### Short task
Count every line that has the word "from" in it; give no more than the number.
___
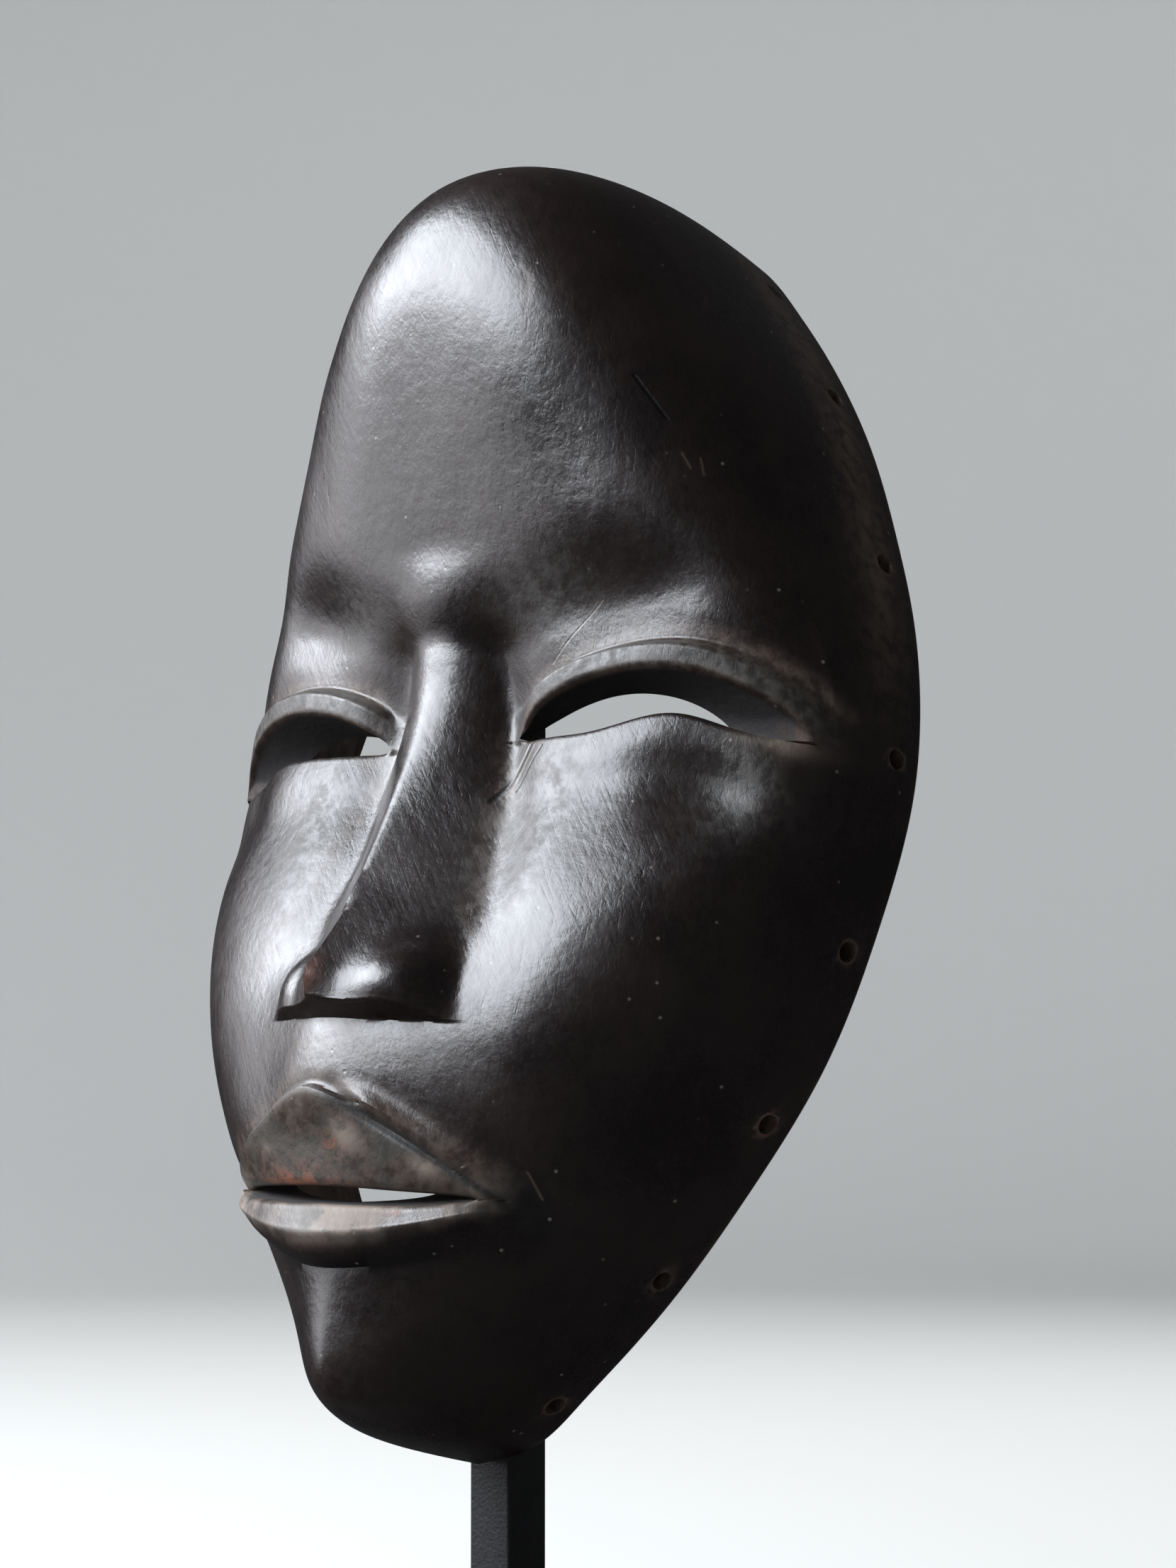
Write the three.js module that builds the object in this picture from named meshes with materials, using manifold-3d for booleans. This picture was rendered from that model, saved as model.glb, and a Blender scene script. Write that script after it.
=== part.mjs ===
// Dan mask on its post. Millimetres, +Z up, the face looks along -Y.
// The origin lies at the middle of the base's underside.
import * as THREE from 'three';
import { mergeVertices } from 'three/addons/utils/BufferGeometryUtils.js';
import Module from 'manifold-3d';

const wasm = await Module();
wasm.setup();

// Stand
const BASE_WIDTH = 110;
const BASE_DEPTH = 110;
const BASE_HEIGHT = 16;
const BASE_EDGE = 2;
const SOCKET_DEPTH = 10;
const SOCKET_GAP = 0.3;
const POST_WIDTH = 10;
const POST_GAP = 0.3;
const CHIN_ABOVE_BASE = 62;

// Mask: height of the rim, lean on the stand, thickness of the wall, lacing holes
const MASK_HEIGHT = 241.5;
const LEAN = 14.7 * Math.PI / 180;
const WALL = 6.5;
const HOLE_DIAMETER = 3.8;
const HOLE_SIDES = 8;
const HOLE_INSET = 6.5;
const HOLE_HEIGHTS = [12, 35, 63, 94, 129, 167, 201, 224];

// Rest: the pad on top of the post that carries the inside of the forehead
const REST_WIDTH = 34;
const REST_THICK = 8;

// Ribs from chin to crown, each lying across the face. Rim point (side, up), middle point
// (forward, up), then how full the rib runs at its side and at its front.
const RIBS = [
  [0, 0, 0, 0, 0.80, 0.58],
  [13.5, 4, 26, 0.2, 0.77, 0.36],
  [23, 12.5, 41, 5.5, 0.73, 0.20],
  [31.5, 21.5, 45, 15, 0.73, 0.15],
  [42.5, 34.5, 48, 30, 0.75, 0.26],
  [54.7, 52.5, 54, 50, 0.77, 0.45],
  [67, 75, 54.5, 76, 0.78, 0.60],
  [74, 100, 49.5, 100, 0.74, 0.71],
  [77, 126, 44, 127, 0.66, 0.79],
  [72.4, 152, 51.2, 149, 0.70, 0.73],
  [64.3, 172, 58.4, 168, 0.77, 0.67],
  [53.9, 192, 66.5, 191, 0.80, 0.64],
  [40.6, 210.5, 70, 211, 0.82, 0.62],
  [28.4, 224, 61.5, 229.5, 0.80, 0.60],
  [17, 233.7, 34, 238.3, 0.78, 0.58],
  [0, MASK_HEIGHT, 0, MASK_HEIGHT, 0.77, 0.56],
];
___
### Expected answer
5